The main battle scene restages Quantrill’s raid on the abolitionist town of Lawrence, Kansas. The bushwhackers massacre over a hundred of the young men in town and then burn it down. Jake and Holt decide to have a restaurant breakfast in the middle of this bloodshed and are supposedly resurrected as thinking men against the blatant violence that just took place, as they prevent their cohorts from exercising the unnecessary killing of an older man serving them.

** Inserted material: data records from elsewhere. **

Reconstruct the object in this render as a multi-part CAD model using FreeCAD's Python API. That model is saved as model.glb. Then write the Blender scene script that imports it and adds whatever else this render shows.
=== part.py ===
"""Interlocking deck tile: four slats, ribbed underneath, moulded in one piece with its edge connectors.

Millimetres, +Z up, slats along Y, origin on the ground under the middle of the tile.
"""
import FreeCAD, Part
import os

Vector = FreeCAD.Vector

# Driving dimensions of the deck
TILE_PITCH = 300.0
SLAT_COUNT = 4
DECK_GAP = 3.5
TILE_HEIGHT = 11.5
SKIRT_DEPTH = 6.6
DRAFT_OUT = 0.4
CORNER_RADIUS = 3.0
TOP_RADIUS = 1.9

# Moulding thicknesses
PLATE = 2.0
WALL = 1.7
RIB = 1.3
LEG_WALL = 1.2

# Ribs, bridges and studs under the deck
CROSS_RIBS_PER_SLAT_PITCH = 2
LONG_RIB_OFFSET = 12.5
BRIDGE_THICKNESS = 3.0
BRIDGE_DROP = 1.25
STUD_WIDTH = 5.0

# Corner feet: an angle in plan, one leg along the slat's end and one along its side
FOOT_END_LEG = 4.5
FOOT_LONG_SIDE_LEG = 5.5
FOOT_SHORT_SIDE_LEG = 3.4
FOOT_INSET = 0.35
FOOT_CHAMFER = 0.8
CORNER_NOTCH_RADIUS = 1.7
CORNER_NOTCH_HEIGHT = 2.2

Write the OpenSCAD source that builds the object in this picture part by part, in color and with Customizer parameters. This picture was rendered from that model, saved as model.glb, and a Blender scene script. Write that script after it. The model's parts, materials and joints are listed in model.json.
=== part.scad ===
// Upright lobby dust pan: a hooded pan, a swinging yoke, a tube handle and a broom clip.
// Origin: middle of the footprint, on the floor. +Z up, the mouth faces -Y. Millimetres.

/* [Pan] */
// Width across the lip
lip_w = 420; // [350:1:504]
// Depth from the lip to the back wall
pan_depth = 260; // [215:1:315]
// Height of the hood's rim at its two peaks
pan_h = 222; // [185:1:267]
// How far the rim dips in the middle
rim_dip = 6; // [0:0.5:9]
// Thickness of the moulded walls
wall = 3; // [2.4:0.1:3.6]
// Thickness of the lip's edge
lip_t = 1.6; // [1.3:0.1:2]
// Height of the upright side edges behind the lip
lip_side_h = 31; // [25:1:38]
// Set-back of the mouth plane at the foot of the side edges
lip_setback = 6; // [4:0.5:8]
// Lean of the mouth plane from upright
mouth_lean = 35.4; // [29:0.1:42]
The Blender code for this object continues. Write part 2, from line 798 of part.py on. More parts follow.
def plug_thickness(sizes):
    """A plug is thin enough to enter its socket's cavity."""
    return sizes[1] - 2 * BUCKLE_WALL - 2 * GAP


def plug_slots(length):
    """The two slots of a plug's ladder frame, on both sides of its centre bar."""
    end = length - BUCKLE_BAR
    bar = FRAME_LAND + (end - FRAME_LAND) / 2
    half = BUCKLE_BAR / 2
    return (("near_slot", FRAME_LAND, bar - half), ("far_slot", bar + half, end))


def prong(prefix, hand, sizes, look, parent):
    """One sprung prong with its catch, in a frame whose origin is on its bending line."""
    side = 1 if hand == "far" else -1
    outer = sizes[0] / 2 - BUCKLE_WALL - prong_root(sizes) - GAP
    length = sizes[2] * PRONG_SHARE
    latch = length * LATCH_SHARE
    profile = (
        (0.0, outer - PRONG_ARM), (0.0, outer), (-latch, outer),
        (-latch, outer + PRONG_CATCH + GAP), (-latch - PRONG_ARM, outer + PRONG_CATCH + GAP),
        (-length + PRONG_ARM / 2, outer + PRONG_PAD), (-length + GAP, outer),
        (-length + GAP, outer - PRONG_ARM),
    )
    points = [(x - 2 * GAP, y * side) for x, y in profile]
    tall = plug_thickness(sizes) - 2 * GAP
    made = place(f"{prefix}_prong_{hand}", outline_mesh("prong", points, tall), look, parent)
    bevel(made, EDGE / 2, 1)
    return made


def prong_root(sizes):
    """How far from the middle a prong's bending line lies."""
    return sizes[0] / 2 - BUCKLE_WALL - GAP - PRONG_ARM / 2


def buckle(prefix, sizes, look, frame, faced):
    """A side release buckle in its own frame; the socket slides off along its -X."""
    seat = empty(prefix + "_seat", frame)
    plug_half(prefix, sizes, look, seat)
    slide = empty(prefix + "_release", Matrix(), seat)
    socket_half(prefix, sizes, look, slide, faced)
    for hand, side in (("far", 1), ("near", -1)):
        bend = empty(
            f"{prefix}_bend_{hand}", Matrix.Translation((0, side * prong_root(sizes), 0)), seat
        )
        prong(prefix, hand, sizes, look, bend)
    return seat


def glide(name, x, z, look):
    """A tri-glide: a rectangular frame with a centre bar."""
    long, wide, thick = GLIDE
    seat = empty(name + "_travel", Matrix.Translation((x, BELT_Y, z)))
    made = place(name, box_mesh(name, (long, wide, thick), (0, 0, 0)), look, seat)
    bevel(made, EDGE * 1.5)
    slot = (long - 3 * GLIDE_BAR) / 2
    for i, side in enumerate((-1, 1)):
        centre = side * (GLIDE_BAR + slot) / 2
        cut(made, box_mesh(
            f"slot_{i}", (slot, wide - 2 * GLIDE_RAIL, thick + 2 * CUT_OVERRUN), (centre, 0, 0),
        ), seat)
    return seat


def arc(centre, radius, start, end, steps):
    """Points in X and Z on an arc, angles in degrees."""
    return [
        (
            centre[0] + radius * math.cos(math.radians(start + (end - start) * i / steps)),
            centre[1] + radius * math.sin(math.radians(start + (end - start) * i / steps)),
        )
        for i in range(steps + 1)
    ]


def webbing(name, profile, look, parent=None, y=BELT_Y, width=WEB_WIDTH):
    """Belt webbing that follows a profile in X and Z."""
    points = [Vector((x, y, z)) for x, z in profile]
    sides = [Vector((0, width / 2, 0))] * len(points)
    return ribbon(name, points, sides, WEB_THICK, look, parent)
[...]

It was unconvincing—a John Ford touch put in that didn’t have that director’s deftness.

The goal of the Lawrence attack is the burning down of the school because one Confederate sympathizer said, “the children are educated with no regard for status, custom and propriety.” He goes on to say that this belief in mass education and the democratic values that it expresses spell defeat for the Confederacy, as it stands for values that we can’t match. This explains a key weakness of the Southern cause, that the Southern values are tradition-bound and part of a static culture. This becomes the theme of the film and goes for the reason the Civil War’s outcome changed the direction the country was going, as the Union victory allowed the country to prosper and become a great nation. Their philosophy for public education and free enterprise took root with their victory.

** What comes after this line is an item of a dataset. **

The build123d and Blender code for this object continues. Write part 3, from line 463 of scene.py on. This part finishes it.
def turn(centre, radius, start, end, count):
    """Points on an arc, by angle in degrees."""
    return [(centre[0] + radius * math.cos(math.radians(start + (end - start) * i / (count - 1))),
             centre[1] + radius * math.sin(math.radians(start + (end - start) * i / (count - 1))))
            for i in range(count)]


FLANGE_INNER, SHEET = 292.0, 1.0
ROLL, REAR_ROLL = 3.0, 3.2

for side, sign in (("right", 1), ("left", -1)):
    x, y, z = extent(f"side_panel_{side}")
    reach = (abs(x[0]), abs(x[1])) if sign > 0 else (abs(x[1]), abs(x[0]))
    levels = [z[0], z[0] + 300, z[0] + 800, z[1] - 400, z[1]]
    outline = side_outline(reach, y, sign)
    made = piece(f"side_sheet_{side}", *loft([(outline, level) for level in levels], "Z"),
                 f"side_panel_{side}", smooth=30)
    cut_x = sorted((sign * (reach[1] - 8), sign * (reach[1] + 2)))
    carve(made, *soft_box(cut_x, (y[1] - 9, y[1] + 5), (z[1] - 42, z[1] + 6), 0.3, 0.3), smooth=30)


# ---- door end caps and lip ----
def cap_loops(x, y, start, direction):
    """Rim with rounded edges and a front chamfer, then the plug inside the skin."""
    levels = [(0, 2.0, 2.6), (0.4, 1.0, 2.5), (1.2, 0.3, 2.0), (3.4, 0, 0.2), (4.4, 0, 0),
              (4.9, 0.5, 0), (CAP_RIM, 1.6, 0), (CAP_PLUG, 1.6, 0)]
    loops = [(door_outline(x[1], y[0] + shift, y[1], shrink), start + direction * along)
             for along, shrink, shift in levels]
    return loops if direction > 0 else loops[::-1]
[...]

A love story also blooms as the alluring Sue Lee (Jewel), a recent widow after three weeks of marriage, attracts Jack Bull’s attention. She brings scraps of food to him and Jake and Holt, who are hiding from Union troops on the wooded land of her Missouri family who supports their cause. They have been spending their time having longwinded unnatural conversations that sound much like sermons, so Sue Lee’s intrusion into their mud lean-to is more than welcome at this time. The romance is broken up by more battles and a horrific amputation scene where there is no anesthetic administered.

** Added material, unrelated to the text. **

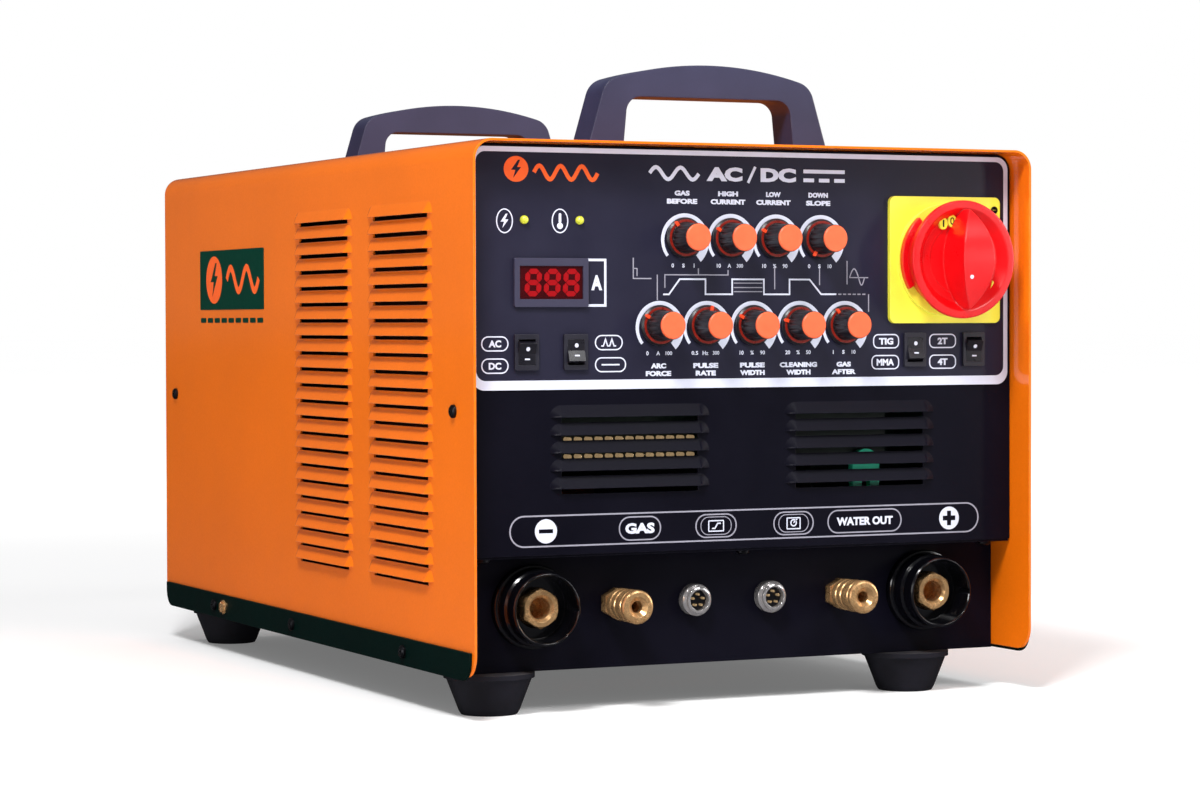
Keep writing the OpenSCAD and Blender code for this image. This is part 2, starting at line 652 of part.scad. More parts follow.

Upon returning from Lawrence and staying in the farmhouse of Sue Ellen’s new providers — Jake and Holt find that she had the deceased Jack Bull’s baby. Because of Southern conventions regarding morality, Jake is roped into being the widow’s next husband.

This was an intelligent but dull film, the acting was not convincing, the story was too staged, and the dialogue was stilted. I also found I was grimacing at Tobey Maguire’s performance — this was the wrong part and film for him to go through his innocent contortions that he has done in all his previous films. He should get a new act, already. On the other hand, pop star Jewel came across as the film’s life-force and put some life into the interesting subplot of how the young were coping with the war.